My dad tried his best, juggling a small child and jobs that never paid quite enough. We moved again, this time to a tiny trailer on the edge of town. I think it was more of a travel trailer, because even to me at age five, it felt small. I was dropped at any babysitter who would take me and didn’t charge much, so he could work. I had sitters who ranged from kind, to indifferent, to downright abusive. It didn’t matter, because he was always going to the next job, sometimes working two part-time jobs to try to make ends meet.

On Sundays, we would get up in the morning and sit at the tiny kitchenette. We had a black and white television, perched precariously on the counter, and I’d watch roller derby while he made that week’s dinner.
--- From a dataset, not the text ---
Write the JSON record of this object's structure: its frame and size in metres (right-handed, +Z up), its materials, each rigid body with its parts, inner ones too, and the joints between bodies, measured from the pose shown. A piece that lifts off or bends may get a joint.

It was almost always meatloaf.

Ground beef was cheap, and he could stretch it with some stale bread crumbs and a couple eggs. If we had milk, he’d add that too, trying to make it bigger, more filling. I’d watch him cook, watch him mix the ground beef with his hands, mouth watering even as part of me gagged at another week of meatloaf. He’d pat the meat into a pan, a circular dome of pink slime, mix up some ketchup and brown sugar (if we had it. If not, just ketchup) and pop it in the oven. We’d watch the rest of roller derby while it cooked.

It was lunch. It was dinner. Sometimes on a Friday when we were really running low, it was breakfast. I’m sure he grew just as sick of eating it as I did, but it was one of the few things he knew how to cook, and it was a cheap, filling meal. Some days, that chunk of meat was the lone occupant of the refrigerator, congealing on a plate as I stared it down, hungry but loathe to eat one more bite.

No matter what our situation was, my dad was too proud to ever ask for help. I’m sure he knew about food stamps, public assistance, programs to help single parents. But back then, a father raising his child alone wasn’t common. It wasn’t considered noble; it was considered odd. I think he was more afraid of calling attention to himself, to us, worried that child services might question a man living with his child in a run-down trailer with no heat, worried that he might lose me. Some days, my best meals were the ones that week’s babysitter served, a peanut butter sandwich on fluffy white bread, a glass of milk that was cold and fresh. Milk was a luxury to me, as my dad usually bought powdered milk and watered it down heavily to make it last. As a result, I never developed much of a taste for it and don’t eat dairy to this day.

We moved out of the trailer early one morning, I don’t know what time it was, but it was still dark out. My dad bundled me up in the car, told me to go back to sleep. He said we’d drive to my grandmother’s house, 300 miles away in the Alaskan bush. I’m pretty sure he left on the fly, owing rent and unable to pay. He set a packet of tin foil on the console in between us before we hit the road. I already knew what was in it.

We should’ve made it to my grandmother’s in one day, but the day stretched into a week, maybe longer. My father would stop and get gas, go to a pay phone. I could see him arguing with someone but I didn’t know who it was. I’d later find out it was my mother, wanting to see me, him refusing to allow it because he was angry and hurt about her leaving us. We slept in the car. We ate the last of the meatloaf. He bought a loaf of cheap white bread and we ate that, one slow slice at a time. We slept in the car.

Eventually, we ended up at my grandmother’s, a place I loved because every meal involved meat, potatoes, peas, okra. She made gravy that was amazing, and she’d pour a heaping serving over homemade biscuits for breakfast. I was never hungry there, for food or affection. She would make sure I had something to eat, a coat to wear, a hat. She was practical and no-nonsense but always loving. There were no babysitters, and best of all, there was no meatloaf.

We left my grandmother’s house when my dad met my stepmother and we moved back to town. My dad got a decent job and worked his way up, my stepmother was good with money and managed it much better than my father ever did. They became comfortable if not quite wealthy. She and I never got along and I left home young, figuring life out on my own just like I’d always done.

I open the refrigerator and pull out a packet of ground beef. It’s the super low-fat high end stuff, not the gelatinous goo my dad used to use. I season it well with diced onion and garlic, adding panko bread crumbs and three large eggs. I create a lovely glaze made from fresh pureed tomatoes, brown sugar, Dijon mustard. I dig my hands into the meat, blending, mixing, combining memories of hunger and pain with the rich full life I enjoy now. I make meatloaf for my family with what I’m sure is the same love my dad made meatloaf for me. It’s different, and yet somehow, it’s exactly the same. A meal to fill your stomach, but perhaps not your soul.